First, the internet. We are all familiar with the dot-com bubble of 2001. It came on the heels of seemingly boundless growth of silicon valley start-ups, flush with investor money, promising to solve all of humanities problems. Only to be followed by a crash destroying $5 Trillion in market capitalization of stocks in the process. The eager venture capitalists, the irrationally exuberant founders and the opportunist wall-street traders were all victims of Amara's law.

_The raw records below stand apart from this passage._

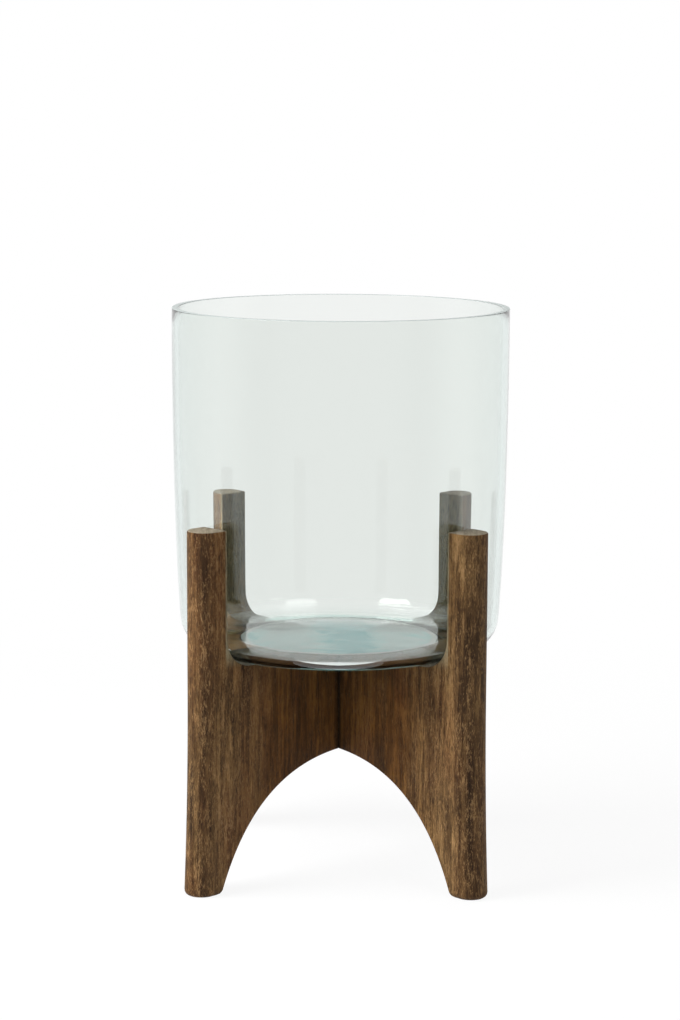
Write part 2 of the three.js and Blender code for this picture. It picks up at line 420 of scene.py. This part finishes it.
BLACK = (0, 0, 0, 1)
WHITE = (1, 1, 1, 1)


def linear(value):
    """A part of a screen colour, from 0 to 1, as an amount of light, by the standard curve."""
    if value <= 0.04045:
        return value / 12.92
    return ((value + 0.055) / 1.055) ** 2.4


def srgb(red, green, blue):
    """A colour as it is seen, from 0 to 255, in the light that the shader counts in."""
    return (linear(red / 255), linear(green / 255), linear(blue / 255), 1)


def grey(value):
    return (value, value, value, 1)


class Nodes:
    """A material's nodes and links. A value is a number or another node's output."""

    def __init__(self, tree):
        self.tree = tree
        self.tree.nodes.clear()

    def add(self, kind, inputs=None, **settings):
        node = self.tree.nodes.new(kind)
        for key, value in settings.items():
            setattr(node, key, value)
        for key, value in (inputs or {}).items():
            if isinstance(value, bpy.types.NodeSocket):
                self.tree.links.new(value, node.inputs[key])
            else:
                node.inputs[key].default_value = value
        return node

    def place(self):
        """The place on the object, in metres."""
        return self.add("ShaderNodeTexCoord").outputs["Object"]

    def split(self, place):
        """The x, y and z of a place."""
        return tuple(self.add("ShaderNodeSeparateXYZ", {"Vector": place}).outputs)

    def length(self, place):
        return self.add("ShaderNodeVectorMath", {0: place}, operation="LENGTH").outputs["Value"]

    def math(self, operation, a, b=0.0, clamp=False):
        node = self.add("ShaderNodeMath", {0: a, 1: b}, operation=operation, use_clamp=clamp)
        return node.outputs[0]

    def times(self, product, *values):
        for value in values:
            product = self.math("MULTIPLY", product, value)
        return product

    def rest(self, value):
        """What is left of 1."""
        return self.math("SUBTRACT", 1.0, value)

    def blend(self, share, a, b):
        """A share of a, and b for the rest."""
        return self.math("ADD", self.times(a, share), self.times(b, 1 - share))

    def at_least(self, least, value):
        """A value from 0 to 1, drawn together to run from least to 1."""
        return self.math("ADD", self.times(value, 1 - least), least)

    def share(self, value, none_at, all_at, least=0.0, most=1.0, kind="LINEAR"):
        """Least where the value is none_at, most where it is all_at. Either may be the greater."""
        limits = {"Value": value, "From Min": none_at, "From Max": all_at, "To Min": least, "To Max": most}
        return self.add("ShaderNodeMapRange", limits, interpolation_type=kind).outputs[0]

    def ramp(self, factor, *stops):
        """The colours of the stops, each with its place on the ramp."""
        node = self.add("ShaderNodeValToRGB", {"Fac": factor})
        elements = node.color_ramp.elements
        while len(elements) < len(stops):
            elements.new(0.5)
        for element, (position, colour) in zip(elements, stops):
            element.position = position
            element.color = colour
        return node.outputs["Color"]

    def above(self, value, start, full):
        return self.ramp(value, (start, BLACK), (full, WHITE))

    def below(self, value, full, end):
        return self.ramp(value, (full, WHITE), (end, BLACK))

    def between(self, value, start, full, fading, end):
        return self.ramp(value, (start, BLACK), (full, WHITE), (fading, WHITE), (end, BLACK))

    def mix(self, factor, a, b, blend="MIX"):
        """Colour b over colour a. This node has more sockets of the same names, so they go by number."""
        inputs = {0: factor, 6: a, 7: b}
        return self.add("ShaderNodeMix", inputs, data_type="RGBA", blend_type=blend).outputs[2]

    def noise(self, place, scale, detail, roughness=0.5, distortion=0.0):
        inputs = {"Vector": place, "Scale": scale, "Detail": detail}
        inputs |= {"Roughness": roughness, "Distortion": distortion}
        return self.add("ShaderNodeTexNoise", inputs).outputs["Fac"]

    def grain(self, scale, stretch, detail=4, roughness=0.55, distortion=0.0, at=(0, 0, 0)):
        """Noise drawn out along Z. A smaller stretch draws it out further."""
        mapping = {"Vector": self.place(), "Location": at, "Scale": (1, 1, stretch)}
        drawn_out = self.add("ShaderNodeMapping", mapping).outputs[0]
        return self.noise(drawn_out, scale, detail, roughness, distortion)

    def bump(self, height, strength, distance):
        inputs = {"Height": height, "Strength": strength, "Distance": distance}
        return self.add("ShaderNodeBump", inputs).outputs[0]

    def finish(self, shader, **more):
        self.add("ShaderNodeOutputMaterial", {"Surface": shader.outputs[0], **more})


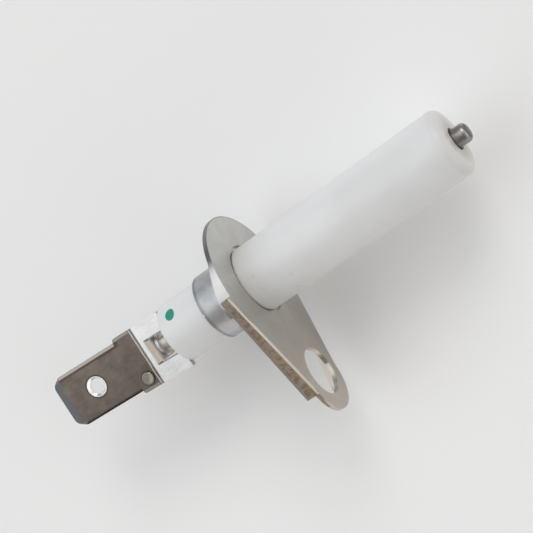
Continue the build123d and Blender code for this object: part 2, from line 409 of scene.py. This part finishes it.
# ---- Blade terminal -----------------------------------------------------------------------
# A push-on blade blanked from tinned sheet, with a tongue bent down to take the rivet. The
# arms are bright; the blade beyond the joggle is tarnished brown, partly as painted shade, with
# painted highlights and shade on its edges and a painted highlight round its hole.
bright_tin = (0.65, 0.64, 0.63, 1)
dull_tin = (0.61, 0.60, 0.585, 1)
bend_warm_reflection = (0.64, 0.565, 0.50, 1)
cut_gap_shade = (0.15, 0.13, 0.13, 1)
joggle_warm = (0.60, 0.54, 0.47, 1)
tarnish_and_shading_brown = (0.172, 0.140, 0.117, 1)
tarnish_and_shading_dark = (0.126, 0.105, 0.091, 1)
streak_brown = (0.27, 0.22, 0.18, 1)
groove_shade_dark = (0.085, 0.055, 0.042, 1)
flank_highlight = (0.30, 0.275, 0.25, 1)
shoulder_highlight = (0.36, 0.325, 0.29, 1)
lower_edge_shade = (0.085, 0.08, 0.08, 1)
tip_bevel_reflection = (0.145, 0.155, 0.165, 1)
hole_shadow = (0.05, 0.045, 0.04, 1)
hole_rim_highlight = (0.90, 0.90, 0.90, 1)
dimple_shadow = (0.07, 0.06, 0.05, 1)
dimple_shaded_side = (0.27, 0.235, 0.205, 1)
dimple_lit_side = (0.46, 0.42, 0.38, 1)
skew = radians(3.0)
skew_centre = 16.5
joggle_start = -15.25
blade_start = -15.80
shoulder_start = -15.9
shoulder_edge = 3.12
flank_start = -18.2
flank_edge = 2.76
lower_edge = -2.90
groove_shade_start = -17.6
groove_shade_edge = 2.60
tip_start = -26.45
bend_start = -14.95
bend_half_width = 1.48
cut_start = -14.9
cut_inside = 1.36
cut_outside = 1.64
hole_x = -22.79
hole_highlight_radius = 1.24
hole_shadow_radius = 1.44
dimple_x = -16.85
dimple_y = -2.2
dimple_radius = 0.78
dimple_shadow_radius = 0.98
terminal_tin, shader = new_material("terminal_tin")
along, across, up = shader.parts()
behind = along + skew_centre
along = behind * cos(skew) - across * sin(skew) - skew_centre
across = behind * sin(skew) + across * cos(skew)
beside = abs(across)
streaks = shader.noise(0.35, detail=4.0, stretch=(0.22, 1, 1))
mottle = shader.noise(1.6, detail=4.0)
fine = shader.noise(0.14)

# The blade's dark brown is partly tarnish and partly painted shade, for the dark room it reflects.
tarnish_and_shading = shader.blend(mottle.ramp(0.35, 0.75), tarnish_and_shading_brown, tarnish_and_shading_dark)
tarnish_and_shading = shader.blend(streaks.ramp(0.5, 0.8) * 0.25, tarnish_and_shading, streak_brown)
# Painted shade: a dark line inside the blade's upper edge, for the shade cast by a step there.
groove_shade = (across + mottle * 0.3).above(groove_shade_edge, 0.14) * along.below(groove_shade_start, 0.3)
tarnish_and_shading = shader.blend(groove_shade * 0.75, tarnish_and_shading, groove_shade_dark)
narrow_part = along.below(flank_start, 0.2)
# Painted highlight: the narrow blade's edge bevels are painted lighter grey.
tarnish_and_shading = shader.blend(beside.above(flank_edge, 0.08) * narrow_part, tarnish_and_shading, flank_highlight)
# Painted highlight: the blade's shoulders are painted lighter grey.
shoulder = beside.above(shoulder_edge, 0.14) * along.below(shoulder_start, 0.2)
tarnish_and_shading = shader.blend(shoulder * 0.8, tarnish_and_shading, shoulder_highlight)
# Painted shade: the narrow blade's lower edge is painted near black.
tarnish_and_shading = shader.blend(across.below(lower_edge, 0.08) * narrow_part * 0.9, tarnish_and_shading, lower_edge_shade)
# Painted reflection: the tip's bevel is painted cool blue-grey.
tip = (along - mottle * 0.5).below(tip_start, 0.9)
tarnish_and_shading = shader.blend(tip, tarnish_and_shading, tip_bevel_reflection)

tin = shader.blend(mottle.ramp(0.3, 0.7), bright_tin, dull_tin)
# Painted reflection: the tongue inside the window is painted warm beige, for the warm shaded light
# seen there.
bend = along.above(bend_start, 0.35) * beside.below(bend_half_width, 0.04)
metal = shader.blend(bend, tin, bend_warm_reflection)
# Painted shade: thin dark lines along the window's sides, for the deep shade in the narrow gaps.
cut = beside.above(cut_inside, 0.06) * beside.below(cut_outside, 0.08)
metal = shader.blend(cut * along.above(cut_start, 0.2) * 0.8, metal, cut_gap_shade)
metal = shader.blend(along.below(joggle_start, 0.12), metal, joggle_warm)
metal = shader.blend(along.below(blade_start, 0.15), metal, tarnish_and_shading)

from_hole = distance(along - hole_x, across)
metal = shader.blend(from_hole.below(hole_shadow_radius, 0.14) * 0.8, metal, hole_shadow)
# Painted highlight: a near-white ring round the hole, for the light caught by its rim.
metal = shader.blend(from_hole.below(hole_highlight_radius, 0.10), metal, hole_rim_highlight)
past_dimple = along - dimple_x
off_dimple = across - dimple_y
from_dimple = distance(past_dimple, off_dimple)
metal = shader.blend(from_dimple.below(dimple_shadow_radius, 0.14) * 0.7, metal, dimple_shadow)
# Painted light: the dimple is painted lighter on one side and darker on the other, as if lit from one
# side.
dimple = shader.blend((past_dimple - off_dimple * 0.6).ramp(-0.1, 0.7), dimple_shaded_side, dimple_lit_side)
metal = shader.blend(from_dimple.below(dimple_radius, 0.12), metal, dimple)
shader.finish(
    Base_Color=metal,
    Metallic=1.0,
    Roughness=0.16 + 0.10 * mottle + 0.05 * fine + 0.30 * bend,
    Normal=shader.bump(fine + streaks, strength=0.16, distance=0.02),
)
dress("blade_terminal", terminal_tin)


# ---- Coding dot ---------------------------------------------------------------------------
# A dab of green enamel on the top of the barrel, which tells this electrode from its sisters.
# It is a thin domed film that follows the ceramic, slightly longer round than along.
dot_half_length = 0.62 * MM
dot_half_width = 0.70 * MM
dot_height = 0.045 * MM
dot_place = -9.56 * MM
dot_turn = radians(-38.97)
barrel_radius = 3.5 * MM
deep_green = (0.010, 0.22, 0.155, 1)
thin_green = (0.02, 0.30, 0.215, 1)
dot_form = bmesh.new()
bmesh.ops.create_uvsphere(dot_form, u_segments=48, v_segments=24, radius=1.0)
bmesh.ops.scale(dot_form, vec=(dot_half_length, dot_half_width, dot_height), verts=dot_form.verts)
for vertex in dot_form.verts:
    angle = vertex.co.y / barrel_radius
    radius = barrel_radius + vertex.co.z
    vertex.co = Vector((vertex.co.x, sin(angle) * radius, cos(angle) * radius))
turn_round_barrel = Matrix.Rotation(dot_turn, 3, "X")
bmesh.ops.rotate(dot_form, cent=(0, 0, 0), matrix=turn_round_barrel, verts=dot_form.verts)
bmesh.ops.translate(dot_form, vec=(dot_place, 0, 0), verts=dot_form.verts)
for face in dot_form.faces:
    face.smooth = True
dot_mesh = bpy.data.meshes.new("coding_dot")
dot_form.to_mesh(dot_mesh)
dot_form.free()
coding_dot = bpy.data.objects.new("coding_dot", dot_mesh)
scene.collection.objects.link(coding_dot)
enamel, shader = new_material("green_enamel")
pool = shader.noise(0.5, detail=2.0)
shader.finish(
    Base_Color=shader.blend(pool, deep_green, thin_green),
    Roughness=0.35 + 0.1 * pool,
    Normal=shader.bump(pool, strength=0.2, distance=0.03),
)
dot_mesh.materials.append(enamel)
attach(coding_dot, "root")
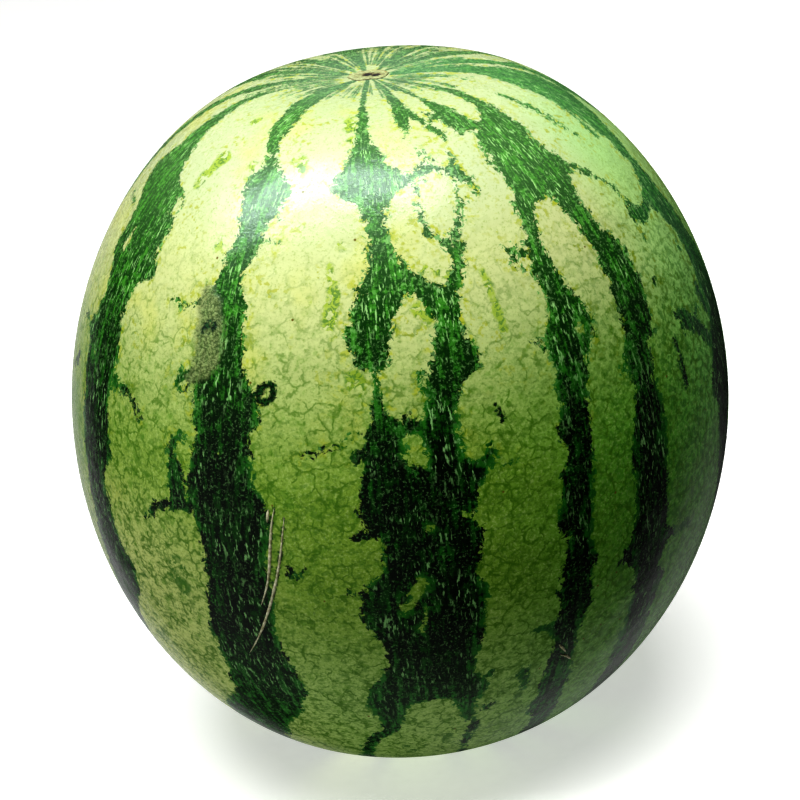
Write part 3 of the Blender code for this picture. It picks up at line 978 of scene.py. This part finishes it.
def scratch_tree():
    """Geometry nodes that run a fine tapering bead along each scratch."""
    tree, given, made = node_group("scratch_beads", ["Geometry", "Bead Radius", "Material"])
    node = partial(add, tree)
    line = node("GeometryNodeMeshToCurve", (given.outputs["Geometry"],))
    line = node("GeometryNodeCurveSplineType", (line,), spline_type="NURBS")
    line = node("GeometryNodeResampleCurve", {"Curve": line, "Length": SCRATCH_STEP * MM},
                mode="LENGTH")
    share = node("GeometryNodeSplineParameter")
    taper = node("SINE", (node("MULTIPLY", (share, math.pi)),))
    taper = node("MAXIMUM", (node("POWER", (taper, 0.5)), 0.15))
    uneven = node("ShaderNodeTexNoise", {"Scale": 300.0, "Detail": 2.0})
    taper = node("MULTIPLY", (taper, node("ADD", (uneven, 0.5))))
    bead = node("GeometryNodeCurvePrimitiveCircle", {
        "Resolution": 8, "Radius": given.outputs["Bead Radius"],
    })
    mesh = node("GeometryNodeCurveToMesh", {"Curve": line, "Profile Curve": bead, "Scale": taper,
                                            "Fill Caps": True})
    return close_tree(tree, given, made, mesh)


def make_scratches(sizes):
    """The scratches, grown along lines that lie on the rind."""
    verts, edges = [], []
    for path in SCRATCHES:
        first = len(verts)
        verts += [rind_point(sizes, lon, lat) * MM for lon, lat in path]
        edges += [(i, i + 1) for i in range(first, len(verts) - 1)]
    lines = bpy.data.meshes.new("scratch_lines")
    lines.from_pydata(verts, edges, [])
    mesh = grown_mesh("scratches", scratch_tree(), {
        "Bead Radius": SCRATCH_RADIUS * MM, "Material": scratch_material(),
    }, lines)
    add_piece("scratches", mesh)


def softbox(middle, name, offset, size, power, along, colour, glossy):
    """A rectangular lamp that faces the middle of the fruit, shown only by gloss or only as soft light."""
    light = bpy.data.lights.new(name, "AREA")
    light.shape = "RECTANGLE"
    light.size, light.size_y = size
    light.energy, light.color = power, colour
    lamp = new_object(name, light)
    offset, along = Vector(offset), Vector(along)
    back = offset.normalized()
    right = (along - back * along.dot(back)).normalized()
    turn = Matrix((right, back.cross(right), back)).transposed()
    lamp.matrix_world = Matrix.Translation(middle + offset) @ turn.to_4x4()
    lamp.visible_glossy, lamp.visible_diffuse = glossy, not glossy


def studio_world():
    """A dark light tent with soft white panels underneath, behind and left, and weaker ones elsewhere."""
    world = bpy.data.worlds.new("light_tent")
    world.use_nodes = True
    tree = world.node_tree
    node = partial(add, tree)
    way = node("ShaderNodeTexCoord", output="Generated")
    glow = TENT_DARK
    for panel, start, strength in TENT_PANELS:
        facing = node("ShaderNodeVectorMath", (way, panel), "Value", operation="DOT_PRODUCT")
        share = node("ShaderNodeMapRange", {"Value": facing, "From Min": start, "To Max": strength},
                     interpolation_type="SMOOTHSTEP")
        glow = node("ADD", (share, glow))
    feed(tree, tree.nodes["Background"], {"Color": linear("#FFFFFF"), "Strength": glow})
    return world


def light_studio(middle):
    """White paper under the fruit, the lamps and the tent."""
    for lamp in LAMPS:
        softbox(middle, *lamp)
    bpy.context.scene.world = studio_world()
    bpy.context.scene.view_settings.view_transform = "Standard"
    bpy.context.scene.view_settings.look = "High Contrast"
    mesh = bpy.data.meshes.new("backdrop_paper")
    corners = [(x * TABLE_REACH, y * TABLE_REACH, 0) for x, y in ((-1, -1), (1, -1), (1, 1), (-1, 1))]
    mesh.from_pydata(corners, [], [(0, 1, 2, 3)])
    mesh.materials.append(paper_material())
    paper = new_object("backdrop_paper", mesh)
    paper.visible_diffuse = paper.visible_glossy = paper.visible_shadow = False


def place_camera(middle, girth):
    """Looks down on the fruit from the front, a little rolled, since the fruit leans left in the view."""
    camera = bpy.data.cameras.new("camera")
    camera.lens = VIEW_LENS
    camera.sensor_width = VIEW_FILM
    camera.shift_x, camera.shift_y = VIEW_SHIFT
    viewer = new_object("camera", camera)
    tilt = math.radians(VIEW_TILT)
    back = Vector((0, -math.cos(tilt), math.sin(tilt)))
    turn = back.to_track_quat("Z", "Y").to_matrix() @ Matrix.Rotation(-math.radians(VIEW_ROLL), 3, "Z")
    viewer.matrix_world = Matrix.Translation(middle + back * VIEW_DISTANCE * girth) @ turn.to_4x4()
    bpy.context.scene.camera = viewer


def main():
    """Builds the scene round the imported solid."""
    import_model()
    sizes = fruit_sizes()
    middle = Vector((sizes["axis_x"], 0, sizes["base_z"] - sizes["rest_height"])) * MM
    make_rind(sizes)
    make_scars(sizes)
    make_scratches(sizes)
    light_studio(middle)
    place_camera(middle, sizes["girth_radius"] * MM)


main()
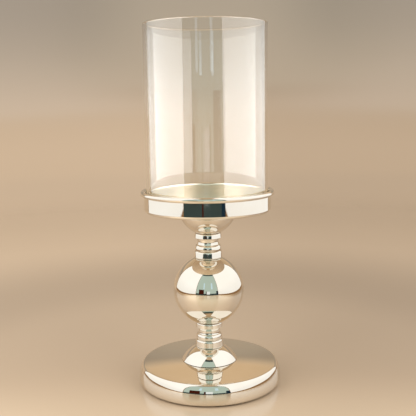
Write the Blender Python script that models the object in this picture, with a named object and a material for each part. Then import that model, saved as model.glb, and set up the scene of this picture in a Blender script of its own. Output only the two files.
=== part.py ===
"""Hurricane candle holder: a clear glass cylinder in a rimmed dish, on a turned stem with a ball and a base.

Metres, +Z up. The origin is the middle of the foot, on the surface that the holder stands on.
The metal pieces are turned about the Z axis and stacked on one threaded rod, whose nut is hidden in the base.
An outline is a closed list of (radius, height) points, with heights from the piece's own origin on the axis.
"""
import math

import bmesh
import bpy

MM = 0.001

# Fits
CLEARANCE = 0.3 * MM
ROD_PLAY = 0.5 * MM
GLASS_PLAY = 1.4 * MM

# Base
BASE_RADIUS = 76.2 * MM
BASE_HEIGHT = 22.5 * MM
BASE_SHEET = 1.5 * MM
BASE_FOOT_HEIGHT = 1.0 * MM
BASE_FOOT_TUCK = 3.0 * MM
BASE_WIDEST_HEIGHT = 7.0 * MM
BASE_SHOULDER_WIDTH = 6.2 * MM
BASE_CROWN = 1.8 * MM
FELT_THICKNESS = 1.5 * MM
FELT_MARGIN = 4.2 * MM
BOARD_THICKNESS = 2.0 * MM
BALLAST_MARGIN = 8.0 * MM
BALLAST_CHAMFER = 1.5 * MM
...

The technology had not matured yet, the market had a limited number of people who could access the internet, yadda yadda. The inflated expectations did them in. The Amara's law doesn't just trap people on the peak of inflated expectations but also on the trough of disillusionment. Around the same time the Nobel prize-winning economist Paul Krugman wrote that “by 2005 or so, it will become clear that the internet’s impact on the economy has been no greater than the fax machine’s”. He went on: “As the rate of technological change in computing slows, the number of jobs for IT specialists will decelerate, then actually turn down; ten years from now, the phrase information economy will sound silly.”

The internet is probably asking, "Who sounds silly now, Mr Krugman?"

The same pattern can be seen if we go further back to the invention of steam locomotive in 1802. Electricity, automobiles, personal computers... same thing. The law can be explained by some combination of the Dunning-Kruger effect and Rene Girard's Mimetic Theory. But I wont get into that here.

The Amara's law is currently unfolding for artificial intelligence and at a much earlier stage for block-chain technology. Over the last decade both have become buzz words on start-up pitch decks. AI has started predicting travel times accurately only recently. This suggests we are slowly climbing the plateau of productivity for AI. For block-chain I feel we are squarely in the middle of the trough of disillusionment, after the 1 BTC = $20K peak for bitcoin in late 2017.